_JOB_
The entries below contain a line with "Model this object" and a line with "a pinched bow.". Quote exactly those two lines and all lines between them.

_DATA RECORDS_
══════════════════════════════

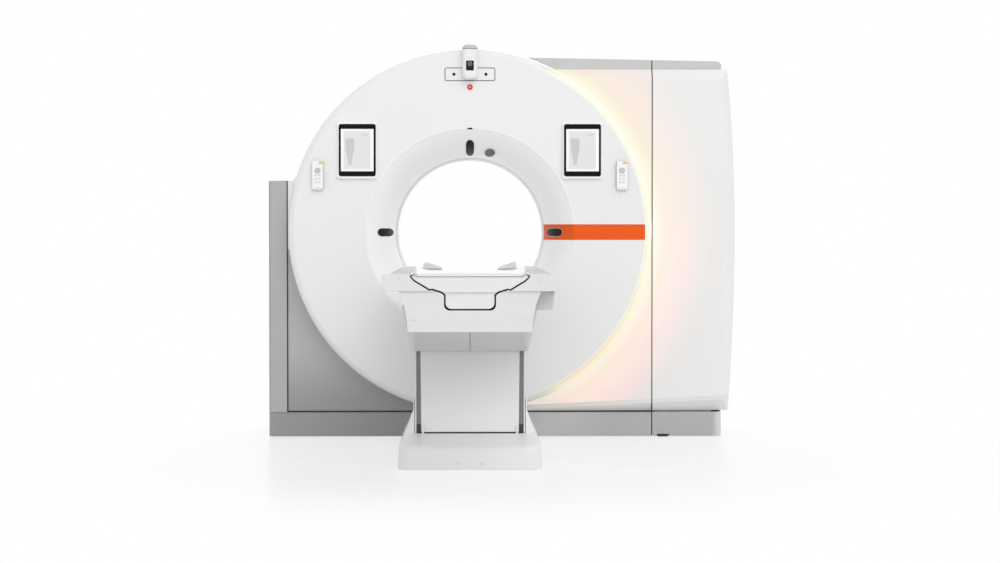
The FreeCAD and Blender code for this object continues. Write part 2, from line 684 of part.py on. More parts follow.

══════════════════════════════

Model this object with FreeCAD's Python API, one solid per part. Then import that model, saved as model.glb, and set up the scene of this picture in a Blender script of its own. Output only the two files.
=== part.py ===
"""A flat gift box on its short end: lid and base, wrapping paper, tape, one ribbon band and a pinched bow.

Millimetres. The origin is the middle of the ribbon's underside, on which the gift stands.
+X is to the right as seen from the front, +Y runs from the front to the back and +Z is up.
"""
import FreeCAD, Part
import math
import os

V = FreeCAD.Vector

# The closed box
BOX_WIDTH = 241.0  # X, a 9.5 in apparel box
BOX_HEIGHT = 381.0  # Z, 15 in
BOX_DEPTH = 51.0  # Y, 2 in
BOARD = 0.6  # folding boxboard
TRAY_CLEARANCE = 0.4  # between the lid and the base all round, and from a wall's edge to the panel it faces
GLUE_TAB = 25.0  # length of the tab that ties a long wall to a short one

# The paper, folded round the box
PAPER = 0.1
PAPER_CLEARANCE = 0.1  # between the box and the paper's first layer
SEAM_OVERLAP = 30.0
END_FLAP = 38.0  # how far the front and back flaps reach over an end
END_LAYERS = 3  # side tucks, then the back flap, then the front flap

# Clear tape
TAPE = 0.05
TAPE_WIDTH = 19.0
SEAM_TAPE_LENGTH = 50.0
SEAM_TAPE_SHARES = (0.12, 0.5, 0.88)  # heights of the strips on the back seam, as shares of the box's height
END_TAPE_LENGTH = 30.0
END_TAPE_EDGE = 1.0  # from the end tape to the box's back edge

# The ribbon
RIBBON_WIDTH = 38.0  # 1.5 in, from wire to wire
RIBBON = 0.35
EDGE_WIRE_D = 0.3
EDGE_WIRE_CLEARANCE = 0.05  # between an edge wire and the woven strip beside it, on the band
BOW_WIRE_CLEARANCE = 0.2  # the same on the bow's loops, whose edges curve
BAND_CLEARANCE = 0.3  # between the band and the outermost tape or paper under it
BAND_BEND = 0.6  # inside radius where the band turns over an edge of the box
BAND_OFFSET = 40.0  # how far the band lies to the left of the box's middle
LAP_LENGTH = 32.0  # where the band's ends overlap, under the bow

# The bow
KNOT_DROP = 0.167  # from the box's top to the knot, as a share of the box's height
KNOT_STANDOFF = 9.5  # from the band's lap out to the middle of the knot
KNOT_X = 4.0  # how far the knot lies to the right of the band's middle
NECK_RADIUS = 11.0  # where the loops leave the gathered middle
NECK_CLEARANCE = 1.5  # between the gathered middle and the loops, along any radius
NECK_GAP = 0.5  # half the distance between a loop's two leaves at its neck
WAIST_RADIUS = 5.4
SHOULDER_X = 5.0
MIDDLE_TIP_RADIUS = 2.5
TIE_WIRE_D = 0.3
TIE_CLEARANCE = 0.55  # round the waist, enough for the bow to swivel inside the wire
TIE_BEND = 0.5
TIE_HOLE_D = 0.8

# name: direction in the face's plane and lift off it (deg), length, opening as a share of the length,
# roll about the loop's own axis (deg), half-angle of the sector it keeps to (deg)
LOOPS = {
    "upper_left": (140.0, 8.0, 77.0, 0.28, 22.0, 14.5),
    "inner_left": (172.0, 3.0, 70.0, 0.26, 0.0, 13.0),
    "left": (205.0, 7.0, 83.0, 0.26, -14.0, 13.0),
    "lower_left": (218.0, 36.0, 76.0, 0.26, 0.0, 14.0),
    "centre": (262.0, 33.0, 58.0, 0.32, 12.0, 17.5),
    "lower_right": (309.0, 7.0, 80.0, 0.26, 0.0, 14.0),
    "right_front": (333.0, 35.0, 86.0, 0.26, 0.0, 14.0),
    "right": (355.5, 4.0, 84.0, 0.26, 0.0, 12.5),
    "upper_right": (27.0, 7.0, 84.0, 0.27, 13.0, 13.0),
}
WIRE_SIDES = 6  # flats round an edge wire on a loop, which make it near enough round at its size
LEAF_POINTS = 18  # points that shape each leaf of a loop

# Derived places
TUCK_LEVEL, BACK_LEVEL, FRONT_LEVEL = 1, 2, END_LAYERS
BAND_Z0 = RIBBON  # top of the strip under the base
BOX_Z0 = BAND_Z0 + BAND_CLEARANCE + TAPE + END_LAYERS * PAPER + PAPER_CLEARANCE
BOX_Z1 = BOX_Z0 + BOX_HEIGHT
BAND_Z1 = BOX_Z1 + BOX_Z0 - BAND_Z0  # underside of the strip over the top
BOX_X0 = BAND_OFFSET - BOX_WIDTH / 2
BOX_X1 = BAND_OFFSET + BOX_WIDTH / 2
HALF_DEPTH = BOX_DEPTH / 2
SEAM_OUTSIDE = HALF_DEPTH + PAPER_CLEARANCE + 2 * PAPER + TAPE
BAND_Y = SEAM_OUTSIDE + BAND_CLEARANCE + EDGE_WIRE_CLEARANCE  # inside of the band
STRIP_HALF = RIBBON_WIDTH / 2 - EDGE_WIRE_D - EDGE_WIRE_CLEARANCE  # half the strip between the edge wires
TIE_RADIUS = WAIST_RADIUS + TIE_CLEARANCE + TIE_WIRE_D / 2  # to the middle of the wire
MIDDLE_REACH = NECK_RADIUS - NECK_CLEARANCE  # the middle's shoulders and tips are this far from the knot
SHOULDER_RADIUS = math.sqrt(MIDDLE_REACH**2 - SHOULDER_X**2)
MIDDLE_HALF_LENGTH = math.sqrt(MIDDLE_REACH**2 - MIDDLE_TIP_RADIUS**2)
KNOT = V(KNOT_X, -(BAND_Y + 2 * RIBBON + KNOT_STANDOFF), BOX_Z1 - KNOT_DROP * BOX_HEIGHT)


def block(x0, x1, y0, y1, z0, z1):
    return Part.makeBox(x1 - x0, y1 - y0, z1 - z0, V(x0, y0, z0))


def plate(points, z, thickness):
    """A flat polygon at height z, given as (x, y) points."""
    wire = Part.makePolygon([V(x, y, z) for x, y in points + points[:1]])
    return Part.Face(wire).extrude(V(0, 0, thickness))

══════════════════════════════

_ANSWER IN FULL_
Model this object with FreeCAD's Python API, one solid per part. Then import that model, saved as model.glb, and set up the scene of this picture in a Blender script of its own. Output only the two files.
=== part.py ===
"""A flat gift box on its short end: lid and base, wrapping paper, tape, one ribbon band and a pinched bow.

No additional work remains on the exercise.